The Mersey Gateway Project

Mersey Gateway team publish sustainable transport plans

March 3, 2009LornaNews

The team behind the Mersey Gateway project has published new plans showing how the project would overhaul the public transport system in Halton.

Following the announcement that a public inquiry is to take place in May, the Mersey Gateway team has been busy finalising the significant amounts of documentation that will form the basis of the case for the project going ahead.

Included in this is a Mersey Gateway Sustainable Transport Strategy that puts forward proposals for completely revitalising Halton’s public transport system. The plans will be considered by Halton councillors this month.

The strategy proposes a comprehensive package of improvements to Halton’s walking, cycling and public transport routes that will be addressed in two phases. Phase 1, starting in 2014, to coincide with the planned opening of the new bridge, will include:

  • The redevelopment of the Silver Jubilee Bridge to provide improved walking, cycling and public transport links between Runcorn and Widnes.
  • A new, high quality, bus based transit network linking new and existing residential communities with the key commercial centres, employment areas and leisure opportunities. This new transit network will include a complete revitalisation of the original Runcorn Busway system.
  • Improvements to cycling and walking links, with a mixture of new routes and facilities aiming to encourage more people to consider cycling and walking, especially for short journeys around the urban area.
  • Further improvements to Halton’s existing accessible transport services, including the introduction of a new demand responsive public transport scheme serving key employment areas in eastern Runcorn and further support for community based transport schemes.
  • The potential introduction of a new discounted travel scheme for young people aged 16 -19 years.

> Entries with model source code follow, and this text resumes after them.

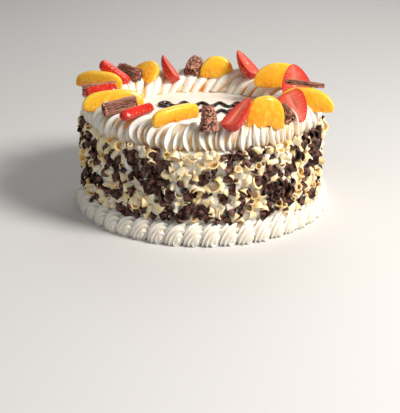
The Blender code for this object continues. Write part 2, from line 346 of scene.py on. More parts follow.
COILS = ((0.0, 1.0), (1.3, 0.97), (2.9, 0.99), (4.4, 0.955))
CORE_SHARE = 0.71
CORE_SIDES = 28
CORE_ROUND = 120
RING_STRAY = 0.013
RING_SCALES = ((0.990, 0.990, 0.955), (1.0, 1.0, 1.0))


def tree_for(name, inputs):
    """An empty Geometry Nodes tree, the sockets of its named inputs, and its end node."""
    tree = bpy.data.node_groups.new(name, "GeometryNodeTree")
    tree.interface.new_socket("Geometry", in_out="INPUT", socket_type="NodeSocketGeometry")
    for label, kind in inputs:
        tree.interface.new_socket(label, in_out="INPUT", socket_type="NodeSocket" + kind)
    tree.interface.new_socket("Geometry", in_out="OUTPUT", socket_type="NodeSocketGeometry")
    return tree, tree.nodes.new("NodeGroupInput").outputs, tree.nodes.new("NodeGroupOutput")


def random_value(tree, kind, limits, seed, offset):
    """A seeded draw for each point; the offset keeps one draw apart from the next."""
    low, high, drawn = (0, 1, 0) if kind == "FLOAT_VECTOR" else (2, 3, 1)
    own_seed = added(tree, "FunctionNodeIntegerMath", {0: seed, 1: offset}).outputs[0]
    inputs = {low: limits[0], high: limits[1], "Seed": own_seed}
    return added(tree, "FunctionNodeRandomValue", inputs, data_type=kind).outputs[drawn]


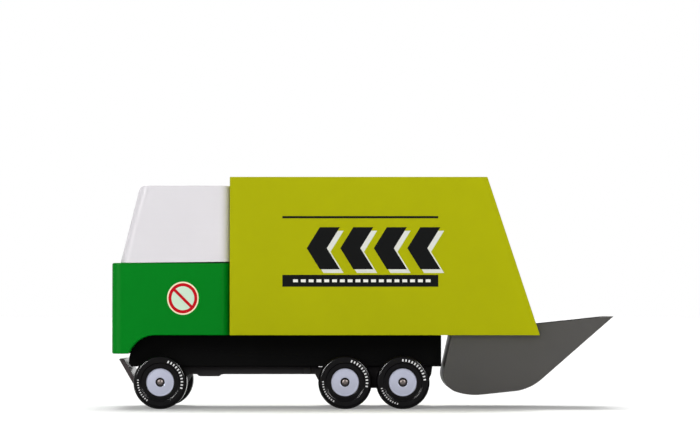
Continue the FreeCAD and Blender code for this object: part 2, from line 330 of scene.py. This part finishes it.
tree.links.new(glazed.outputs[2], shader.inputs["Base Color"])
seam_rise = 0.6 * mm
seam_start = 0.3  # share of the block's length where the seam starts to open
seam_fade = 3 * mm
cab_top = eased("cab_top", width=0.45 * mm)
for vertex in cab_top.vertices:
    share_back = (top_high.x - vertex.co.x) / (top_high.x - top_low.x)
    opening = seam_rise * max(0.0, share_back - seam_start) / (1 - seam_start)
    above = vertex.co.z - top_low.z
    if above < seam_fade:
        vertex.co.z += opening * (1 - above / seam_fade)
fit("cab_top_wood", cab_top, white_paint, "truck", "white_paint", "cab_top")


# Container: five boards glued into a box that is open at its sloped rear, sprayed lime. Both
# sides are screen-printed in black and pale grey: a row of forward chevrons between two bands.
lime_paint, tree, shader, paint = painted_wood("satin_lime_lacquer", "a9ab00", roughness=0.65)
print_back = 130.0
print_height = 84.0
chevron_pitch = 17.5
chevron_thick = 10.5
chevron_half_height = 11.0
chevron_slope = 0.62
chevron_count = 4
shade_shift = 1.9
band_half_width = 40.7
band_low = -17.0
band_half_height = 3.1
stripe_high = 16.2
stripe_half_height = 0.6
dash_pitch = 4.07
dash_share = 0.62
dash_half_height = 0.75
row_trim = 0.01  # keeps a sliver of a next chevron out of the row
outside_from = 39.6  # millimetres out from the middle, past which the print lies
black_ink = "0f1010"
shade_ink = "d9dad0"
dash_ink = "ecece4"
place = add(tree, "ShaderNodeTexCoord").outputs["Object"]
from_print = add(tree, "ShaderNodeMapping", {
    "Vector": place, "Scale": (1 / mm,) * 3,
    "Location": (print_back - front_x / mm, 0, -print_height),
})
spot = add(tree, "ShaderNodeSeparateXYZ", {0: from_print.outputs[0]})


def bar_mask(tree, along, up, middle, half_length, height, half_height):
    """1 inside an upright rectangle of the print."""
    wide = add(tree, "ShaderNodeMath", {0: along, 1: middle, 2: half_length}, operation="COMPARE")
    tall = add(tree, "ShaderNodeMath", {0: up, 1: height, 2: half_height}, operation="COMPARE")
    both = add(tree, "ShaderNodeMath", {
        0: wide.outputs[0], 1: tall.outputs[0],
    }, operation="MULTIPLY")
    return both.outputs[0]


def chevron_mask(tree, along, up, shift):
    """1 inside a row of chevrons that point forward, moved back and down by a shift."""
    here = add(tree, "ShaderNodeMath", {0: along, 1: shift}, operation="ADD").outputs[0]
    high = add(tree, "ShaderNodeMath", {0: up, 1: shift}, operation="ADD").outputs[0]
    off_axis = add(tree, "ShaderNodeMath", {0: high}, operation="ABSOLUTE").outputs[0]
    folded = add(tree, "ShaderNodeMath", {
        0: off_axis, 1: chevron_slope, 2: here,
    }, operation="MULTIPLY_ADD").outputs[0]
    step = add(tree, "ShaderNodeMath", {
        0: folded, 1: chevron_pitch,
    }, operation="FLOORED_MODULO").outputs[0]
    stroke = add(tree, "ShaderNodeMath", {
        0: step, 1: chevron_thick,
    }, operation="LESS_THAN").outputs[0]
    row_half = chevron_pitch * chevron_count / 2 - row_trim
    row = bar_mask(tree, folded, high, 0.0, row_half, 0.0, chevron_half_height)
    return add(tree, "ShaderNodeMath", {0: stroke, 1: row}, operation="MULTIPLY").outputs[0]


along = spot.outputs["X"]
up = spot.outputs["Z"]
across = add(tree, "ShaderNodeMath", {0: spot.outputs["Y"]}, operation="ABSOLUTE")
outside = add(tree, "ShaderNodeMath", {
    0: across.outputs[0], 1: outside_from,
}, operation="GREATER_THAN").outputs[0]
shade = chevron_mask(tree, along, up, shade_shift)
black_shapes = [
    chevron_mask(tree, along, up, 0.0),
    bar_mask(tree, along, up, 0.0, band_half_width, band_low, band_half_height),
    bar_mask(tree, along, up, 0.0, band_half_width, stripe_high, stripe_half_height),
]
dash_step = add(tree, "ShaderNodeMath", {0: along, 1: dash_pitch}, operation="FLOORED_MODULO")
dash_on = add(tree, "ShaderNodeMath", {
    0: dash_step.outputs[0], 1: dash_pitch * dash_share,
}, operation="LESS_THAN")
dash_row = bar_mask(
    tree, along, up, 0.0, band_half_width - dash_pitch, band_low, dash_half_height
)
dashes = add(tree, "ShaderNodeMath", {
    0: dash_on.outputs[0], 1: dash_row,
}, operation="MULTIPLY").outputs[0]
layers = [(shade, shade_ink)] + [(shape, black_ink) for shape in black_shapes]
layers.append((dashes, dash_ink))
for mask, ink in layers:
    printed = add(tree, "ShaderNodeMath", {0: mask, 1: outside}, operation="MULTIPLY")
    paint = add(tree, "ShaderNodeMix", {
        0: printed.outputs[0], 6: paint, 7: linear(ink),
    }, data_type="RGBA").outputs[2]
tree.links.new(paint, shader.inputs["Base Color"])
for part in ("side_left", "side_right", "roof", "front", "floor"):
    node = "container_" + part
    fit(node + "_board", eased(node, width=0.35 * mm), lime_paint, "truck", "lime_paint", node)


# Undercarriage: one black plastic moulding, open below and screwed to the chassis from below.
# The mould was spark-eroded, which leaves a fine even grain that looks matt.
black_plastic, tree = new_finish("moulded_black_plastic")
place = add(tree, "ShaderNodeTexCoord").outputs["Object"]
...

Phase 2 of the strategy incorporates longer-term projects that will draw on the variety of public and private sector funding that may be available after 2024/25.

Talking about the strategy, Tony McDermott, Leader of Halton Borough Council and Chair of the Mersey Gateway Executive Board said:

“The Mersey Gateway Sustainable Transport Strategy demonstrates the kind of added benefits that the new bridge can bring to residents of Halton and the wider region.

“Not only will the new bridge relieve congestion, cut journey times and improve the reliability of the road network in Halton and the region. It will also allow us to deliver a range of wider measures that will improve the lives of the people who live and work in Halton.”

David Parr, Chief Executive of Halton Borough Council, said:

“These proposals will bring benefits to residents across Halton and demonstrate our commitment to putting Halton at the forefront of sustainable transport in the north west and beyond.

“Our recently published research shows that the Mersey Gateway will benefit the environment by reducing the carbon footprint of the borough. Less congestion will mean less queuing traffic and a net reduction in CO2 emissions of 291,000 tonnes over a sixty year assessment period.”